Gov. Gavin Newsom speaks at an event before signing into law his oil profit penalty plan in Sacramento on March 28, 2023. Photo by Miguel Gutierrez Jr. , CalMatters

For six months, Gov. Gavin Newsom waged a highly public battle against the oil industry, accusing companies of fleecing Californians as gasoline prices soared to record levels last year and urging lawmakers to claw back the excess profits to return to taxpayers.

Yesterday, he finally got to take a victory lap, as he signed a first-in-the-nation law that could lead to a cap on earnings for oil refiners.

“We proved we can actually beat Big Oil,” Newsom said during a ceremony under the state Capitol rotunda.

But the measure Newsom signed is still a far cry from what he initially suggested in the fall, reflecting the political perils inherent in taking on an industry that may be a major villain for liberals but also provides a product used daily by millions of Californians.

Nor is this particular showdown likely over.

A representative for the oil industry, which fiercely fought the governor’s efforts, said refiners who operate in the state will closely monitor the development of regulations under the law and whether the Legislature pursues additional bills to address their lingering concerns before deciding whether to mount a legal challenge.

“Then we’ll have a better sense of, will this work, and do we need to step in?” said Kevin Slagle, a spokesperson for the Western States Petroleum Association.

Newsom set off a frenzy at the end of September, as the average price of gas at the pump surged past $6 past per gallon, when he called for a windfall tax on oil company profits, an idea favored by progressives that has never gained traction at the Capitol. Within a week, he announced that he would open a special legislative session later in the year to push for the proposal, using a penalty on excess profits to fund a rebate for taxpayers.

At issue were California’s retail gasoline prices, which are not only expensive, but far more expensive than the rest of the country — by last fall, the gap had grown to more than $2.60 per gallon higher than the national average, an ignominious record. The oil industry says this is caused by greater taxes and regulations in the state, but Newsom argued that greedy companies were taking advantage of global shortages.

Though many legislators agreed with the governor’s assessment that taxes and regulations alone could not explain the steep prices their constituents were paying, his initial plan — to set a cap on refiner profits and fine those who exceeded the threshold — stalled for months at the Capitol without action. Even Democratic allies feared that, without more information, they might unintentionally create a disincentive for gasoline production, further constraining supply and leading to even higher costs for drivers.

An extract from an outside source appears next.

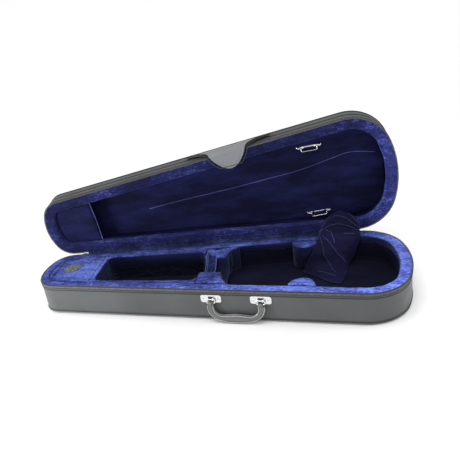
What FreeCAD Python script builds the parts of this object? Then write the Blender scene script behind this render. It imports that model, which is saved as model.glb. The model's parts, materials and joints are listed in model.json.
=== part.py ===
"""Dart-shaped violin case for a full-size violin, drawn open.

Frame: X along the case towards the wide end, Y towards the hinge side, Z up, millimetres.
The origin is at the middle of the case's length, on the flat underside.
Every lid piece is drawn closed first, then turned open about the hinge line.
"""
import FreeCAD, Part
import math
import os

V = FreeCAD.Vector

# Outline of the case, seen from above
CASE_LENGTH = 790.0
HALF_WIDTH_MID = 100.8        # half width of the straight sides at x = 0
TAPER_DEG = 5.43              # angle of each straight side to the X axis
WIDE_END_R = 221.0
WIDE_CORNER_R = 86.0
NARROW_END_R = 109.0
NARROW_CORNER_R = 43.0

# Heights
RIM_Z = 70.5                  # plane where base and lid meet
RIM_GAP = 0.3                 # each rim stops this far from that plane
LID_HEIGHT = 51.0
COVER_T = 1.4
SHELL_T = 5.0
SHELL_IN = COVER_T + SHELL_T  # inside face of the shell, measured in from the outline
FLOOR_TOP = 7.4
FLOOR_PAD_TOP = 13.0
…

The compromise, unveiled less than two weeks ago, shifts the process to state regulators. Oil refiners will be required to report additional data about their operations and a new watchdog division of the California Energy Commission will investigate alleged price gouging by the industry. That could inform the commission to establish a profit threshold above which companies would be assessed a financial penalty, though the rule-making process is merely authorized by the new law, not mandated.

Legislative Democrats raced over the past week to pass the proposal before they leave town at the end of the month for their spring recess, earning howls of disapproval from the oil industry and Republican lawmakers, who argued that the rushed timeline did not allow them to fully vet potential unintended consequences of the bill. Because it was passed through a special session, which the Legislature closed on Monday after a final vote in the Assembly, the law takes effect in 90 days.

Slagle of the Western States Petroleum Association said oil refiners take issue with the amount of data they will be required to report, the lack of privacy safeguards for that sensitive information and a provision of the bill that they contend would allow the state to interfere with their maintenance schedules.

If those points are not resolved in follow-up legislation, Slagle said the industry could potentially sue over the law. An unfavorable profit cap rule developed by the California Energy Commission would also be ripe for a legal challenge.

“We’re concerned about how that all turns out,” Slagle said. But, he added, with this heavily politicized clash at the Capitol now over, “We’re hopeful that we can shift to having a conversation about the real issue here, which is the supply of fuels.”